**Supplied information:**
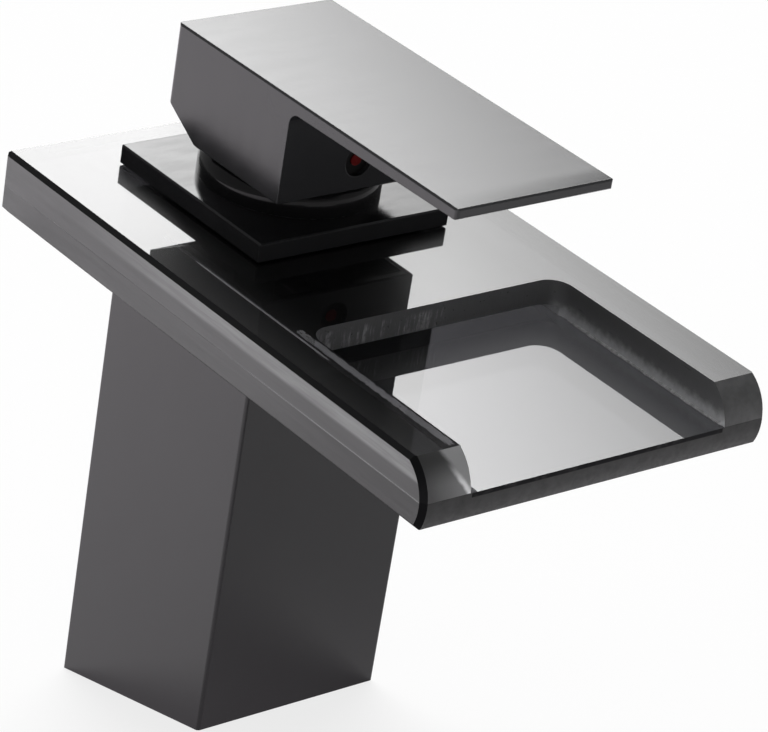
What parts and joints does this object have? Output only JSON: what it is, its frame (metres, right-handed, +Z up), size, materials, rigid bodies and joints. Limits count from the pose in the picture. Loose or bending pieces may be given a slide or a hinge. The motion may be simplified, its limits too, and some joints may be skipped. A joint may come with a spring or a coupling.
{
  "type": "basin mixer tap",
  "caption": "Single-lever basin mixer with a leaning square column, a flat glass spout with an open water channel, and a thin flat lever on top.",
  "frame": {"origin": "middle of the foot's level underside, where the tap sits on the basin", "axes": "+Z up, -Y towards the user along the spout, +X to the user's right; the column leans 15 degrees towards -Y"},
  "size_m": [0.092, 0.1618, 0.1598],
  "materials": {
    "black_lacquer": "gloss",
    "floor_glass": "polished",
    "frame_glass": "polished",
    "brass": "machined",
    "black_rubber": "matt",
    "white_plastic": "moulded",
    "blue_plastic": "moulded",
    "ceramic": "lapped",
    "steel": "ground",
    "black_plastic": "gloss",
    "red_plastic": "gloss"
  },
  "bodies": {
    "tap": {"column": "black_lacquer", "valve_core": "brass", "foot_pad": "black_rubber", "lower_gasket": "black_rubber", "glass_floor": "floor_glass", "glass_frame": "frame_glass", "upper_gasket": "black_rubber", "top_plate": "black_lacquer", "bonnet": "black_lacquer", "cartridge_nut": "brass", "cartridge_housing": "white_plastic", "housing_ring": "black_rubber", "cartridge_base": "white_plastic", "inlet_seals": "black_rubber", "disc_seals": "black_rubber", "fixed_disc": "ceramic"},
    "swivel": {"swivel": "white_plastic", "stem_pin": "steel"},
    "lever": {"stem": "brass", "handle": "black_lacquer", "grub_screw": "steel", "index_plug": "black_plastic", "index_mark": "red_plastic"},
    "disc": {"moving_disc": "ceramic", "disc_carrier": "blue_plastic"}
  },
  "joints": [
    {"name": "handle_turn", "type": "hinge", "parent": "tap", "child": "swivel", "pos_m": [0, -0.03165, 0.12197], "axis": [0, -0.2588, 0.9659], "range_deg": [-45, 45]},
    {"name": "handle_lift", "type": "hinge", "parent": "swivel", "child": "lever", "pos_m": [0, -0.03165, 0.12197], "axis": [-1, 0, 0], "range_deg": [0, 20]},
    {"name": "disc_slide", "type": "slide", "parent": "swivel", "child": "disc", "axis": [0, -0.9659, -0.2588], "range_m": [0, 0.0036]}
  ],
  "couplings": [
    {"joint": "disc_slide", "follows": "handle_lift", "m_per_rad": 0.010288}
  ]
}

**Task goal:** Print the complete listing again, exactly as it stands.

**Expected answer:**
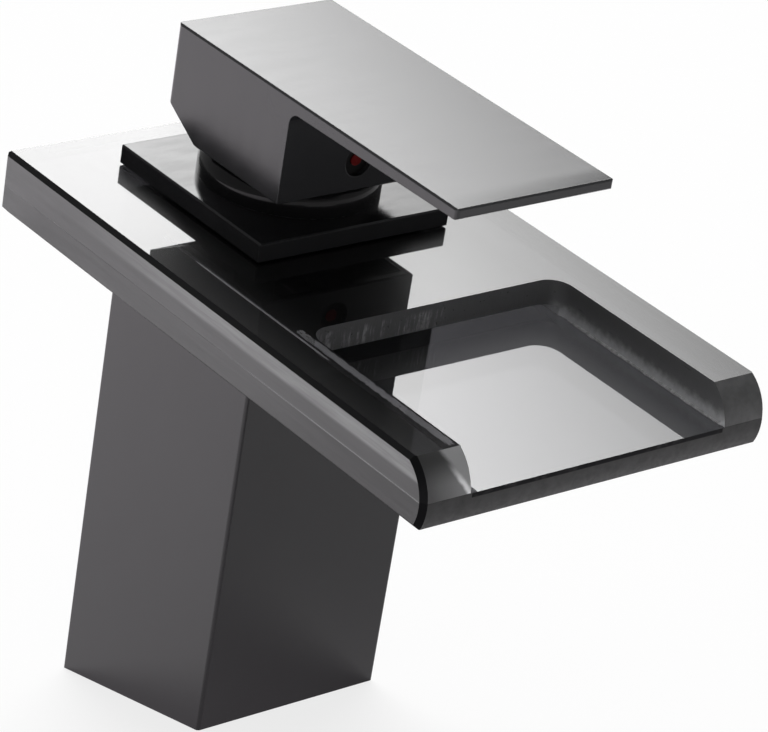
What parts and joints does this object have? Output only JSON: what it is, its frame (metres, right-handed, +Z up), size, materials, rigid bodies and joints. Limits count from the pose in the picture. Loose or bending pieces may be given a slide or a hinge. The motion may be simplified, its limits too, and some joints may be skipped. A joint may come with a spring or a coupling.
{
  "type": "basin mixer tap",
  "caption": "Single-lever basin mixer with a leaning square column, a flat glass spout with an open water channel, and a thin flat lever on top.",
  "frame": {"origin": "middle of the foot's level underside, where the tap sits on the basin", "axes": "+Z up, -Y towards the user along the spout, +X to the user's right; the column leans 15 degrees towards -Y"},
  "size_m": [0.092, 0.1618, 0.1598],
  "materials": {
    "black_lacquer": "gloss",
    "floor_glass": "polished",
    "frame_glass": "polished",
    "brass": "machined",
    "black_rubber": "matt",
    "white_plastic": "moulded",
    "blue_plastic": "moulded",
    "ceramic": "lapped",
    "steel": "ground",
    "black_plastic": "gloss",
    "red_plastic": "gloss"
  },
  "bodies": {
    "tap": {"column": "black_lacquer", "valve_core": "brass", "foot_pad": "black_rubber", "lower_gasket": "black_rubber", "glass_floor": "floor_glass", "glass_frame": "frame_glass", "upper_gasket": "black_rubber", "top_plate": "black_lacquer", "bonnet": "black_lacquer", "cartridge_nut": "brass", "cartridge_housing": "white_plastic", "housing_ring": "black_rubber", "cartridge_base": "white_plastic", "inlet_seals": "black_rubber", "disc_seals": "black_rubber", "fixed_disc": "ceramic"},
    "swivel": {"swivel": "white_plastic", "stem_pin": "steel"},
    "lever": {"stem": "brass", "handle": "black_lacquer", "grub_screw": "steel", "index_plug": "black_plastic", "index_mark": "red_plastic"},
    "disc": {"moving_disc": "ceramic", "disc_carrier": "blue_plastic"}
  },
  "joints": [
    {"name": "handle_turn", "type": "hinge", "parent": "tap", "child": "swivel", "pos_m": [0, -0.03165, 0.12197], "axis": [0, -0.2588, 0.9659], "range_deg": [-45, 45]},
    {"name": "handle_lift", "type": "hinge", "parent": "swivel", "child": "lever", "pos_m": [0, -0.03165, 0.12197], "axis": [-1, 0, 0], "range_deg": [0, 20]},
    {"name": "disc_slide", "type": "slide", "parent": "swivel", "child": "disc", "axis": [0, -0.9659, -0.2588], "range_m": [0, 0.0036]}
  ],
  "couplings": [
    {"joint": "disc_slide", "follows": "handle_lift", "m_per_rad": 0.010288}
  ]
}